Business Attraction: A Case Study
The greater Missoula community will thrive and grow as its economy thrives and grows. That economic support base depends upon stable, vibrant, growing businesses across a mix of services and industries. To support that foundation of community health, it is imperative to strengthen existing local businesses and to attract appropriate new, “best-fit” businesses and industries to set up shop in our region.
Here at the Missoula Economic Partnership we focus on both: the existing business and the new-to-town business.
Looking at how to attract new economic players for Missoula, we outline here the story of a Midwestern business that today is actively considering moving its headquarters to our city.
We already know Missoula is compelling.
Eighty-four percent of people who come to Missoula on vacation are back again within two years. As you might imagine, there are many people, like me and my family, who come to Missoula for leisure and bring their business so they can stay for life. Making the jump requires entrepreneurial vision to be sure. Here at Missoula Economic Partnership we provide a road map for business relocation — information, introductions and customized intelligence — that simplifies the process and helps companies to quickly find their footing.
Here’s how it’s working with one prospect considering a move to Missoula.
Receiving an email query from a business owner looking to relocate to Missoula, we called him to learn as much as possible about the type of business, the timeline for relocation, the needs for service and infrastructure … and most importantly, why Missoula.
Certainly, we have a general sales pitch highlighting our quality of life, well-educated workforce, active business resource providers, programmatic business support, low cost of energy, excellent overall tax climate, airport, geographic location relative to the Interstate 90 corridor, The University of Montana, quality health care, etc. But to truly resonate with businesses and the people who run them, making a compelling case for Missoula lies in our ability to listen. We need to not only hear their specific needs, we need to understand what drives their decision-making processes and ultimately to anticipate their needs and challenges so that they may be proactively addressed. At the Partnership, we never underestimate the value of the “shut up and listen” approach. Only after listening and learning, can one, when the timing is right, offer appropriate commentary on how Missoula could fit their future.

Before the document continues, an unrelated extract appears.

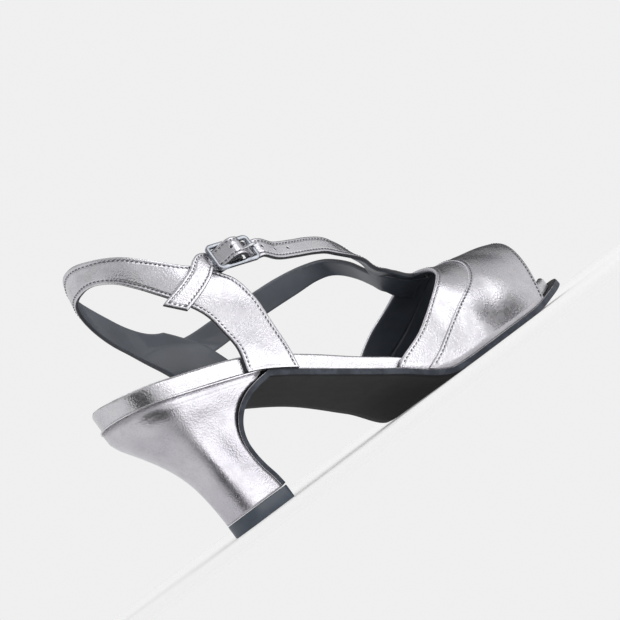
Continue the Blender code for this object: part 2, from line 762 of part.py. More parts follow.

After our initial telephone conversations with this prospect we quickly followed up with detailed program information, specifically including information about the business climate for manufacturers. For example, we spoke of Jeremy Wolf and his colleagues at the Montana Manufacturing Extension Center who can provide assistance in various roles including setting up a new factory and defining new markets for its products.
When this prospect brought his team to look at Missoula, we made sure they were lined up with a commercial Realtor to visit possible sites. The tour included lands located in Urban Renewal Districts, which aim to eliminate urban blight by jumpstarting development.
To truly resonate with businesses and the people who run them, making a compelling case for Missoula lies in our ability to listen. We need to not only hear their specific needs, we need to understand what drives their decision-making processes and ultimately to anticipate their needs and challenges so that they may be proactively addressed.
Upon arriving in Missoula, we connected face to face with the prospect’s team members. We reconfirmed the details we had collected about their business, the timing of their move, hiring needs, etc. We introduced them to Jeremy Wolf and the services of MMEC in setting up supply chain, manufacturing operations and requisite certifications. And they met with Paulette Drozda of the Montana Procurement Technical Assistance Center (PTAC), which can assist them with proper classification of some of their products intended for military use. We even coordinated a meeting with another manufacturer of complementary but not competing products so that they could have a frank discussion about everything from logistics to employees in Missoula. A family-owned business dynamic with a father-son team at the helm was common ground for both companies and, we hope, helped to instill the decision-makers at the table with confidence that Missoula will be the best fit for their company.
As for the decision-makers who weren’t at the table, in this case wife and child, great attention was paid to making sure they had all the information they needed for a comfortable transition to Missoula. Topics from schools to real estate to work to social life and Missoula’s vibrant downtown were discussed — everything you’d want to know if you were considering a move to another town. While we do focus on business, after all is said and done the decision to move a business can be very personal.
After our face-to-face meetings in Missoula, we sent the prospect additional specific data; the business owner and his team are now evaluating their options. Will they decide favorably for Missoula? We don’t know yet. (We certainly hope so.) But the point is, in all sales you must do everything you can to increase your probability of closing. You must learn from your failures and from your successes. And you must remember to keep it simple. Keep it simple, backed up with responsiveness, attention to detail and follow-through.